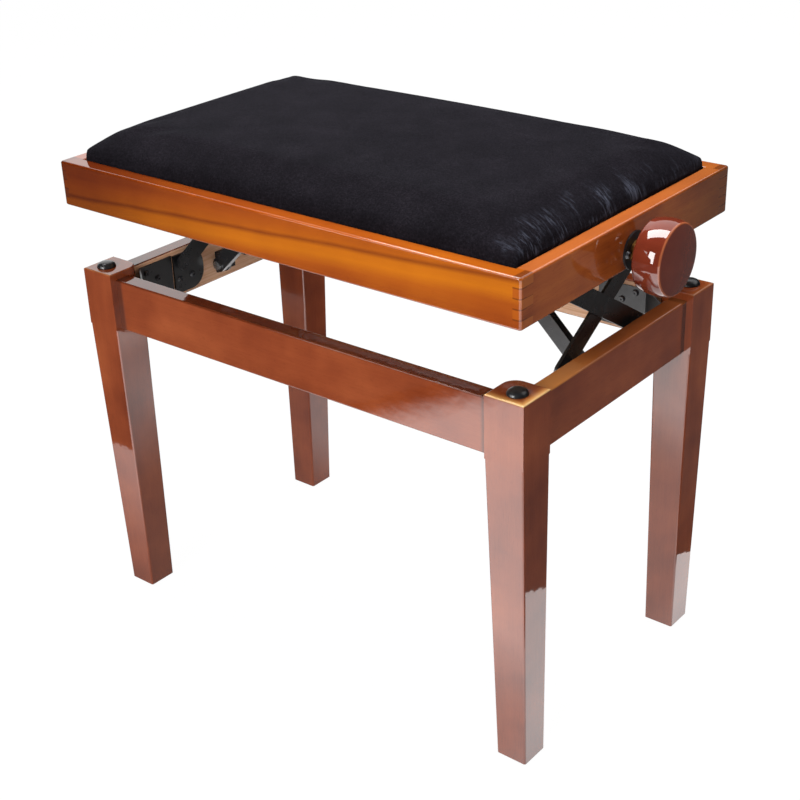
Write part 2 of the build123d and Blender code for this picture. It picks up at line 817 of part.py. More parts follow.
with BuildPart() as right_rail:
    add(end_rail.part)
    with Locations(facing(half_length + cut_overrun, 0, spindle_z, (1, 0, 0))):
        Hole(bush_radius, rail_thickness + 2 * cut_overrun)
    screw_holes([plane.offset(-escutcheon_thickness) for plane in escutcheon_screws])
hand_over(right_rail, "right_seat_rail")

with BuildPart() as left_rail:
    add(plain_left_rail.part)
    with Locations(facing(-inner_x, 0, spindle_z, (1, 0, 0))):
        Hole(bush_radius, bush_depth)
hand_over(left_rail, "left_seat_rail")

with BuildPart() as rear_region:
    with Locations((0, tongue_y, rail_bottom + rail_height / 2)):
        Box(seat_length, rail_thickness, rail_height)

with BuildPart() as rear_rail:
    add(seat_ring.part)
    add(rear_region.part, mode=Mode.INTERSECT)
    add(end_region.part, mode=Mode.SUBTRACT)
    add(mirrored(end_region, Plane.YZ).part, mode=Mode.SUBTRACT)
rear_and_front(rear_rail, "seat_rail")

# Wooden battens, ledges and corner blocks under the seat board
block_inner_y = inner_y - corner_block_leg
batten_length = block_inner_y - batten_end_gap - batten_gap / 2
with BuildPart() as end_battens:
    for side in (-1, 1):
        batten_y = side * (batten_gap + batten_length) / 2
        with Locations((inner_x - batten_width / 2, batten_y, batten_bottom + batten_height / 2)):
            Box(batten_width, batten_length, batten_height)
    screw_holes([plane.offset(-plate_thickness) for plane in upper_screws])
    mirror(about=Plane.YZ)
hand_over(end_battens, "end_battens")

with BuildPart() as ledges:
    with BuildSketch(Plane.XY.offset(board_bottom - ledge_height)):
        with Locations((0, inner_y - ledge_width / 2)):
            Rectangle(2 * (inner_x - corner_block_leg), ledge_width)
    extrude(amount=ledge_height)
    mirror(about=Plane.XZ)
hand_over(ledges, "seat_ledges")

with BuildPart() as corner_blocks:
    with BuildSketch(Plane.XY.offset(rail_bottom)):
        with BuildLine():
            Polyline(
                (inner_x, inner_y),
                (inner_x - corner_block_leg, inner_y),
                (inner_x, inner_y - corner_block_leg),
                close=True,
            )
        make_face()
    extrude(amount=board_bottom - rail_bottom)
    mirror(about=Plane.XZ)
    mirror(about=Plane.YZ)
hand_over(corner_blocks, "seat_corner_blocks")

# Seat board and the padding on it
board_x = inner_x - board_clearance
board_y = inner_y - board_clearance
with BuildPart() as seat_board:
    with BuildSketch(Plane.XY.offset(board_bottom)):
        Rectangle(2 * board_x, 2 * board_y)
    extrude(amount=board_thickness)
hand_over(seat_board, "seat_board")


def cover_section(x, swell):
    """The cover's outline across the seat at one place along it: flat below, upright sides,
    a rounded shoulder and a shallow crown. The swell runs from 0 at an end to 1."""
    side_top = board_top + cover_side
    shoulder = side_top + swell * cover_shoulder_rise
    crown = shoulder + swell * cover_crown_rise
    shoulder_y = board_y - cover_shoulder_width
    bend_y = shoulder_y + diagonal_share * cover_shoulder_width
    bend_z = side_top + diagonal_share * swell * cover_shoulder_rise
    with BuildSketch(side_plane(x)) as section:
        with BuildLine():
            Polyline((-board_y, side_top), (-board_y, board_top), (board_y, board_top), (board_y, side_top))
            ThreePointArc((board_y, side_top), (bend_y, bend_z), (shoulder_y, shoulder))
            ThreePointArc((shoulder_y, shoulder), (0, crown), (-shoulder_y, shoulder))
            ThreePointArc((-shoulder_y, shoulder), (-bend_y, bend_z), (-board_y, side_top))
        make_face()
    return section.sketch


end_angle_shares = (0.10, 0.25, 0.45, 0.70, 1.0)
first = radians(90 * end_angle_shares[0])
with BuildPart() as seat_cover:
    end_stations = []
    for share in end_angle_shares:
        angle = radians(90 * share)
        reach = cover_shoulder_width * (cos(first) - cos(angle)) / cos(first)
        end_stations.append((board_x - reach, sin(angle)))
    stations = [(-x, swell) for x, swell in end_stations]
    stations += [(x, swell) for x, swell in reversed(end_stations)]
    loft([cover_section(x, swell) for x, swell in stations], ruled=True)
    with Locations((0, 0, board_top)):
        Box(
            2 * (board_x - foam_inset),
            2 * (board_y - foam_inset),
            foam_height,
            align=(Align.CENTER, Align.CENTER, Align.MIN),
            mode=Mode.SUBTRACT,
        )
hand_over(seat_cover, "seat_cover")

with BuildPart() as seat_foam:
    with Locations((0, 0, board_top)):
        Box(
            2 * (board_x - foam_inset),
            2 * (board_y - foam_inset),
            foam_height,
            align=(Align.CENTER, Align.CENTER, Align.MIN),
        )
    fillet(seat_foam.faces().sort_by(Axis.Z)[-1].edges(), foam_radius)
hand_over(seat_foam, "seat_foam")

# Bearing bushes, the escutcheon and the collars that hold the spindle endways
with BuildPart() as right_bush:
    with Locations(side_plane(inner_x, 0, spindle_z)):
        Cylinder(
            bush_radius,
            rail_thickness + escutcheon_thickness + bush_stand,
            align=(Align.CENTER, Align.CENTER, Align.MIN),
        )
        Cylinder(
            bush_flange_radius,
            bush_flange_thickness,
            align=(Align.CENTER, Align.CENTER, Align.MAX),
        )
    with Locations(side_plane(inner_x, 0, spindle_z)):
        Cylinder(spindle_radius + running_clearance, 4 * rail_thickness, mode=Mode.SUBTRACT)
hand_over(right_bush, "right_spindle_bush")

with BuildPart() as left_bush:
    with Locations(side_plane(-inner_x, 0, spindle_z)):
        Cylinder(bush_radius, bush_depth, align=(Align.CENTER, Align.CENTER, Align.MAX))
        Cylinder(
            bush_flange_radius,
            bush_flange_thickness,
            align=(Align.CENTER, Align.CENTER, Align.MIN),
        )
        Cylinder(spindle_radius + running_clearance, 4 * rail_thickness, mode=Mode.SUBTRACT)
hand_over(left_bush, "left_spindle_bush")

with BuildPart() as escutcheon:
    with BuildSketch(side_plane(half_length, 0, spindle_z)):
        Circle(escutcheon_radius)
        Circle(bush_radius, mode=Mode.SUBTRACT)
    extrude(amount=escutcheon_thickness)
    screw_holes(escutcheon_screws, cut_overrun)
hand_over(escutcheon, "escutcheon")
seat_screws = screws(both_ends(upper_screws) + escutcheon_screws)
hand_over(seat_screws, "seat_screws")

spindle_left = -inner_x - bush_depth + spindle_end_gap
collar_x = inner_x - bush_flange_thickness - collar_gap
with BuildPart() as collars:
    with Locations(side_plane(collar_x, 0, spindle_z)):
        Cylinder(collar_radius, collar_length, align=(Align.CENTER, Align.CENTER, Align.MAX))
        Cylinder(spindle_radius, 4 * collar_length, mode=Mode.SUBTRACT)
    mirror(about=Plane.YZ)
hand_over(collars, "spindle_collars")

# Spindle, turned down where the knob sits on it
with BuildPart() as spindle:
    with Locations(side_plane(spindle_left, 0, spindle_z)):
        Cylinder(
            spindle_radius,
            knob_back - knob_hub_length - spindle_left,
            align=(Align.CENTER, Align.CENTER, Align.MIN),
        )
    with Locations(side_plane(knob_back - knob_hub_length, 0, spindle_z)):
        Cylinder(
            spindle_end_radius,
            knob_hub_length + knob_bore_depth,
            align=(Align.CENTER, Align.CENTER, Align.MIN),
        )
hand_over(spindle, "spindle")

# Knob: turned wood, with a bulged side, rounded rims and a slightly domed face
knob_plane = Plane(origin=(knob_back, 0, spindle_z), x_dir=(1, 0, 0), z_dir=(0, -1, 0))
edge_radius = knob_radius - knob_bulge
face_place = knob_length - knob_face_dome
rim_low = knob_rim_radius * (1 - diagonal_share)
back_low = knob_back_radius * (1 - diagonal_share)
back_edge = edge_radius - knob_back_radius
face_edge = edge_radius - knob_rim_radius
dome_radius = (face_edge**2 + knob_face_dome**2) / (2 * knob_face_dome)
dome_centre = knob_length - dome_radius
dome_angle = asin(face_edge / dome_radius)
with BuildPart() as knob:
    with BuildSketch(knob_plane):
        with BuildLine():
            Polyline(
                (knob_length, 0),
                (knob_bore_depth, 0),
                (knob_bore_depth, spindle_end_radius),
                (-knob_hub_length, spindle_end_radius),
                (-knob_hub_length, knob_hub_radius),
                (0, knob_hub_radius),
                (0, back_edge),
            )
            ThreePointArc(
                (0, back_edge),
                (back_low, edge_radius - back_low),
                (knob_back_radius, edge_radius),
            )
            ThreePointArc(
                (knob_back_radius, edge_radius),
                ((knob_back_radius + face_place - knob_rim_radius) / 2, knob_radius),
                (face_place - knob_rim_radius, edge_radius),
            )
            ThreePointArc(
                (face_place - knob_rim_radius, edge_radius),
                (face_place - rim_low, edge_radius - rim_low),
                (face_place, face_edge),
            )
            ThreePointArc(
                (face_place, face_edge),
                (dome_centre + dome_radius * cos(dome_angle / 2), dome_radius * sin(dome_angle / 2)),
                (knob_length, 0),
            )
        make_face()
    revolve(axis=Axis((knob_back, 0, spindle_z), (1, 0, 0)))
    with Locations(facing(knob_back + set_screw_place, 0, spindle_z - knob_radius, (0, 0, -1))):
        Hole(set_screw_radius, knob_radius - spindle_end_radius / 2)
hand_over(knob, "knob")

with BuildPart() as set_screw:
    with Locations(facing(knob_back + set_screw_place, 0, spindle_z - spindle_end_radius, (0, 0, -1))):
        Cylinder(set_screw_radius, set_screw_length, align=(Align.CENTER, Align.CENTER, Align.MIN))
hand_over(set_screw, "knob_set_screw")

print("rest angle", round(degrees(rest_angle), 3), "low", round(degrees(low_angle), 3))
print("high", round(degrees(high_angle), 3), "strut span", round(strut_span, 3))
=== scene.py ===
from math import cos, pi, radians, sin

import bmesh
import bpy
from mathutils import Matrix, Vector


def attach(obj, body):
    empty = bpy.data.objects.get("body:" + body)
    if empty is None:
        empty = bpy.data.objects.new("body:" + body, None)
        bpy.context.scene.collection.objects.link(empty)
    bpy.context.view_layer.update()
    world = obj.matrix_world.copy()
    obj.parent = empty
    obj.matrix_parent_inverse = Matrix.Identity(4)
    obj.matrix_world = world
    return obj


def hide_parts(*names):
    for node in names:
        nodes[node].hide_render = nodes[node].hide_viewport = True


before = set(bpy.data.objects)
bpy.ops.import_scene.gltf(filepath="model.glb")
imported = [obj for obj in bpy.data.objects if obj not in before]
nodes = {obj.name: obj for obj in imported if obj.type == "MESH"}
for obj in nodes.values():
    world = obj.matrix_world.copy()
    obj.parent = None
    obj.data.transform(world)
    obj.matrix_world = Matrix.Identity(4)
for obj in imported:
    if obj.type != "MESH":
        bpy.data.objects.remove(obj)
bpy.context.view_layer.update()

# Legs. Beech posts, square between the aprons and tapered below, stained red-brown and sprayed
# with a clear polyester lacquer that is buffed to a mirror. A pale golden band round the outer
# edges of each top is a painted highlight.
mm = 0.001
seat_middle_x = -22.5 * mm
base_half_length = 272 * mm
base_half_depth = 161 * mm
leg_top = 382 * mm
leg_square = 40 * mm


def linear(hex_colour):
    """The linear RGBA of an sRGB hex colour."""
    parts = [int(hex_colour[i : i + 2], 16) / 255 for i in (0, 2, 4)]
    return [p / 12.92 if p <= 0.04045 else ((p + 0.055) / 1.055) ** 2.4 for p in parts] + [1.0]


def add_node(tree, kind, settings=(), links=()):
    """Add a shader node. Settings are its properties or its sockets' values, by name or by
    number, and links are the sockets that feed it."""
    made = tree.nodes.new("ShaderNode" + kind)
    for key, value in dict(settings).items():
        if isinstance(key, str) and hasattr(made, key):
            setattr(made, key, value)
        else:
            made.inputs[key].default_value = value
    for key, source in dict(links).items():
        tree.links.new(source, made.inputs[key])
    return made


def new_finish(name):
    """A named material, with its node tree and its shader."""
    made = bpy.data.materials.new(name)
    made.use_nodes = True
    return made, made.node_tree, made.node_tree.nodes["Principled BSDF"]


def set_ramp(node, stops):
    """Give a colour ramp its stops: places, each with an sRGB hex colour or a grey level."""
    ramp = node.color_ramp
    while len(ramp.elements) < len(stops):
        ramp.elements.new(0.5)
    for element, (place, tone) in zip(ramp.elements, stops):
        element.position = place
        element.color = linear(tone) if isinstance(tone, str) else (tone, tone, tone, 1.0)


def streaks(tree, place, grain, shrink, width, settings):
    """Noise in streaks of one width, drawn out along the grain by 1 / shrink."""
    stretch = [1.0, 1.0, 1.0]
    stretch["XYZ".index(grain)] = shrink
    at = add_node(tree, "Mapping", {"Scale": stretch}, {"Vector": place.outputs["Object"]})
    noise = add_node(tree, "TexNoise", {"Scale": 1 / width, **settings}, {"Vector": at.outputs[0]})
    return noise.outputs["Fac"]


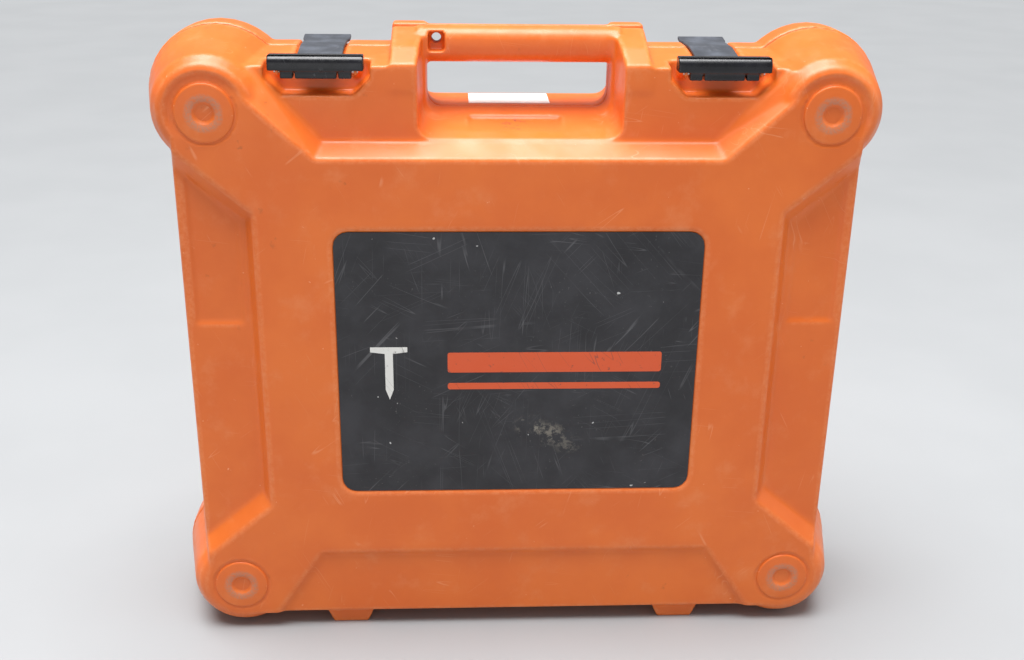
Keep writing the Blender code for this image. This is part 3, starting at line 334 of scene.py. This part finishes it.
def soften(obj, pull, rounds=SMOOTHING_ROUNDS):
    """Smooths the mesh by a pull for each vertex, and keeps how convex each place is for its wear."""
    mesh = obj.data
    points, edges = points_of(mesh), edges_of(mesh)
    for _ in range(rounds):
        points += (neighbour_mean(points, edges) - points) * pull[:, None]
    set_points(mesh, points)
    bend = ((points - neighbour_mean(points, edges)) * normals_of(mesh)).sum(axis=1)
    for _ in range(3):
        bend = neighbour_mean(np.repeat(bend[:, None], 3, axis=1), edges)[:, 0]
    edge = np.clip(bend / (0.03 * MM), -1, 1)
    attribute = mesh.attributes.new("edge", "FLOAT", "POINT")
    attribute.data.foreach_set("value", edge.astype(np.float32))
    return obj


def finished(obj, body, slot, material, *nodes):
    obj.data.materials.clear()
    obj.data.materials.append(material)
    obj.data.shade_smooth()
    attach(obj, body)
    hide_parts(*nodes)
    return obj


def eased(value):
    """The value held between 0 and 1, and levelling off towards both."""
    t = np.clip(value, 0, 1)
    return t * t * (3 - 2 * t)


def bump_of(distance, centre, width):
    """A smooth hump, 1 at the centre and 0 a width away."""
    return eased(1 - np.abs(distance - centre) / width)


def ramp_of(value, low, high):
    """A smooth rise, 0 at the low value and 1 at the high one."""
    return eased((value - low) / (high - low))


# ---------------------------------------------------------------- case skins


def firm_places(points):
    """1 where the shell has small parts that heavy smoothing would wear away, and 0 elsewhere."""
    x, y, z = points.T
    off_middle = np.abs(x)
    hinge = (np.abs(off_middle - HINGE_X) < HINGE_REACH) & (z < HINGE_TOP) & (np.abs(y) < HINGE_DEPTH)
    ears = (np.abs(off_middle - LATCH_X) < EARS_REACH) & (z > EARS_BOTTOM)
    ears &= (y > EARS_FRONT) & (y < EARS_BACK)
    padlock = (np.abs(x - PADLOCK_X) < PADLOCK_REACH) & (z > PADLOCK_BOTTOM)
    sole = z < SOLE_TOP
    return (hinge | ears | padlock | sole).astype(float)


def sculpt_domes(points, face):
    """Sets the CAD pads back for the finer ones and gives each upper dome its rolled rim."""
    side = math.copysign(1, face)
    bed = face - side * BED_DEPTH
    depth = side * (face - points[:, 1])
    near_face = depth < DOME_DEPTH
    for x in (-PAD_X, PAD_X):
        for z in PAD_HEIGHTS:
            across = (points[:, 0] - x) * math.copysign(1, x)
            up = points[:, 2] - z
            radius = np.hypot(across, up)
            disc = near_face & (radius < PAD_RADIUS + BED_MARGIN)
            proud = side * points[disc, 1] > side * bed
            points[disc, 1] = np.where(proud, bed, points[disc, 1])
            if z > MIDDLE_HEIGHT:
                outer = ramp_of(across * 0.55 + up, -8 * MM, 10 * MM)
                lift = RIM_RISE * bump_of(radius, RIM_RADIUS, RIM_WIDTH)
                lift -= MOAT_DEPTH * bump_of(radius, MOAT_RADIUS, MOAT_WIDTH)
                lift *= outer * np.clip(1 - depth / RIM_FADE, 0, 1)
                points[:, 1] += side * np.where(near_face, lift, 0)
    return points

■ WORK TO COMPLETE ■
Quote nothing but the lines that run from the line containing "obj.matrix_parent_inverse = Matrix.Identity(4)" through the line containing "before = set(bpy.data.objects)", keeping both of them word for word.

■ TASK OUTPUT ■
    obj.matrix_parent_inverse = Matrix.Identity(4)
    obj.matrix_world = world
    return obj


def hide_parts(*names):
    for node in names:
        nodes[node].hide_render = nodes[node].hide_viewport = True


before = set(bpy.data.objects)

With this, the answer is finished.